We’d rented a comfortable room eight months in advance, back when I still had my prejudices about natural births, fearing it was a slippery slope to living the Goop life. Janae stopped me from openly mocking the centre’s supply of homeopathic remedies during an open house. I didn’t know that midwives are medically trained professionals, nor fully understand the role and value of a doula.
I was a true believer by the time the puck dropped on November 11, 2017. By then, I’d learned to separate the “alternative” from the “holistic,” in order to reap the benefits of safely experiencing a singular event in its fullness. The staff’s open and steady communication made it feel like we were training for the Olympics, especially as we put those squats into practice.
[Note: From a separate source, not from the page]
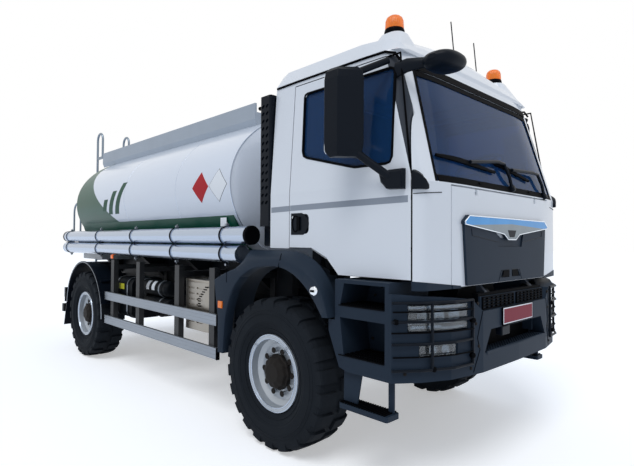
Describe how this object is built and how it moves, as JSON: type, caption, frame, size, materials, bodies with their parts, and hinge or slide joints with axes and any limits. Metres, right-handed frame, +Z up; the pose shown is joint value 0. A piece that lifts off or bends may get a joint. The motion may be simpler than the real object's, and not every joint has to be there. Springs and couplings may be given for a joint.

I held firm as Janae clasped her hands around my neck and, trance-like, bore her every atom down on a 10-centimetre target. (Hence, my back injury.)
Janae had been pushing four hours when, seemingly out of nowhere, the assistant midwife said there was a problem — a “fitting issue” that might require an emergency room transfer. We both felt struck by lightning, but, whereas Janae combusted into an irrepressible firestorm, I turned to ash heap.
Claire helped me to a corner sofa, while the midwives helped Janae to the bed, allowing her to push four more times before activating plan B. Watching from the sidelines, my body felt positively electrocuted. My face looked bleached. For some reason, my fingers had frozen into a freakish gesture. A midwife offered me a bottle of “calming drops.” I showed her my mangled talons — like, woman, don’t you know! — and opened my mouth to have it administered to me like a baby bird.